◆ **Exercise description**
Reproduce every entry exactly, without alteration.

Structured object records
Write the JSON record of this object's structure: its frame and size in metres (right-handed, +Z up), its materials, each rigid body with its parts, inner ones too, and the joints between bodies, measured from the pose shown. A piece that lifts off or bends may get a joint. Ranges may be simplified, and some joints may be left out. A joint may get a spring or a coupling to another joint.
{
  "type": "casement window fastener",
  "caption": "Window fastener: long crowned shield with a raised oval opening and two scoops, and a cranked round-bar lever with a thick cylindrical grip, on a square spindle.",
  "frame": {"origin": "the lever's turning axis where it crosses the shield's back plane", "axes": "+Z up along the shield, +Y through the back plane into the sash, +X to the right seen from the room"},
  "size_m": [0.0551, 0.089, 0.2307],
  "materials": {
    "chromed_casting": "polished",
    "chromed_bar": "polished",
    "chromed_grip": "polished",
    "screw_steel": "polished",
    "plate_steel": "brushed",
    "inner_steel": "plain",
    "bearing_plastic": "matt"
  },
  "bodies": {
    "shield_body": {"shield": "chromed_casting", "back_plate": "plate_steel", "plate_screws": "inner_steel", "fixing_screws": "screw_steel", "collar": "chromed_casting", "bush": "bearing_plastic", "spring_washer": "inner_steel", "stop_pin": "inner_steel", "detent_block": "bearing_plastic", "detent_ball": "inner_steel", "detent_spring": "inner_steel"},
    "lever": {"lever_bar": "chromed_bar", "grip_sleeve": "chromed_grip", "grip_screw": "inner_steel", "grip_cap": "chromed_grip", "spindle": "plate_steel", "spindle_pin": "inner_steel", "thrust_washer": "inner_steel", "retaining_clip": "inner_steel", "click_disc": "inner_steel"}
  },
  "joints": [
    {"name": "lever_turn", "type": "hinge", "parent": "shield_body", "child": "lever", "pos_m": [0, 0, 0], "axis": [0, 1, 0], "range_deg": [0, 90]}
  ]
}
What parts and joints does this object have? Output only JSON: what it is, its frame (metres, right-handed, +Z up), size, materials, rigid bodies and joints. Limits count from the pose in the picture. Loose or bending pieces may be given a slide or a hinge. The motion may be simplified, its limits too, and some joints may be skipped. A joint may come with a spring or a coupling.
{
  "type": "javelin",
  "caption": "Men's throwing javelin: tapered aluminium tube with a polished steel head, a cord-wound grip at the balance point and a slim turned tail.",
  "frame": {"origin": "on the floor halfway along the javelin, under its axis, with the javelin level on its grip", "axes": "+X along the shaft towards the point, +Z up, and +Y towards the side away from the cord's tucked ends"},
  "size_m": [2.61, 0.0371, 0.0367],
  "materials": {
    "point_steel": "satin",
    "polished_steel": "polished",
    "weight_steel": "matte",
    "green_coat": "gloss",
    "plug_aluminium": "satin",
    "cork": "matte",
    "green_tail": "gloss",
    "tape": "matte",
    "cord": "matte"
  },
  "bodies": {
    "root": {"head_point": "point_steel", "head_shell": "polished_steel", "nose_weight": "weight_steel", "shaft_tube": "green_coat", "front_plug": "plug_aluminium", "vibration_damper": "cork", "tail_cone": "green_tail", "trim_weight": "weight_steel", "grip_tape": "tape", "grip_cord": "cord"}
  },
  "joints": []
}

◆ **Expected answer**
Write the JSON record of this object's structure: its frame and size in metres (right-handed, +Z up), its materials, each rigid body with its parts, inner ones too, and the joints between bodies, measured from the pose shown. A piece that lifts off or bends may get a joint. Ranges may be simplified, and some joints may be left out. A joint may get a spring or a coupling to another joint.
{
  "type": "casement window fastener",
  "caption": "Window fastener: long crowned shield with a raised oval opening and two scoops, and a cranked round-bar lever with a thick cylindrical grip, on a square spindle.",
  "frame": {"origin": "the lever's turning axis where it crosses the shield's back plane", "axes": "+Z up along the shield, +Y through the back plane into the sash, +X to the right seen from the room"},
  "size_m": [0.0551, 0.089, 0.2307],
  "materials": {
    "chromed_casting": "polished",
    "chromed_bar": "polished",
    "chromed_grip": "polished",
    "screw_steel": "polished",
    "plate_steel": "brushed",
    "inner_steel": "plain",
    "bearing_plastic": "matt"
  },
  "bodies": {
    "shield_body": {"shield": "chromed_casting", "back_plate": "plate_steel", "plate_screws": "inner_steel", "fixing_screws": "screw_steel", "collar": "chromed_casting", "bush": "bearing_plastic", "spring_washer": "inner_steel", "stop_pin": "inner_steel", "detent_block": "bearing_plastic", "detent_ball": "inner_steel", "detent_spring": "inner_steel"},
    "lever": {"lever_bar": "chromed_bar", "grip_sleeve": "chromed_grip", "grip_screw": "inner_steel", "grip_cap": "chromed_grip", "spindle": "plate_steel", "spindle_pin": "inner_steel", "thrust_washer": "inner_steel", "retaining_clip": "inner_steel", "click_disc": "inner_steel"}
  },
  "joints": [
    {"name": "lever_turn", "type": "hinge", "parent": "shield_body", "child": "lever", "pos_m": [0, 0, 0], "axis": [0, 1, 0], "range_deg": [0, 90]}
  ]
}
What parts and joints does this object have? Output only JSON: what it is, its frame (metres, right-handed, +Z up), size, materials, rigid bodies and joints. Limits count from the pose in the picture. Loose or bending pieces may be given a slide or a hinge. The motion may be simplified, its limits too, and some joints may be skipped. A joint may come with a spring or a coupling.
{
  "type": "javelin",
  "caption": "Men's throwing javelin: tapered aluminium tube with a polished steel head, a cord-wound grip at the balance point and a slim turned tail.",
  "frame": {"origin": "on the floor halfway along the javelin, under its axis, with the javelin level on its grip", "axes": "+X along the shaft towards the point, +Z up, and +Y towards the side away from the cord's tucked ends"},
  "size_m": [2.61, 0.0371, 0.0367],
  "materials": {
    "point_steel": "satin",
    "polished_steel": "polished",
    "weight_steel": "matte",
    "green_coat": "gloss",
    "plug_aluminium": "satin",
    "cork": "matte",
    "green_tail": "gloss",
    "tape": "matte",
    "cord": "matte"
  },
  "bodies": {
    "root": {"head_point": "point_steel", "head_shell": "polished_steel", "nose_weight": "weight_steel", "shaft_tube": "green_coat", "front_plug": "plug_aluminium", "vibration_damper": "cork", "tail_cone": "green_tail", "trim_weight": "weight_steel", "grip_tape": "tape", "grip_cord": "cord"}
  },
  "joints": []
}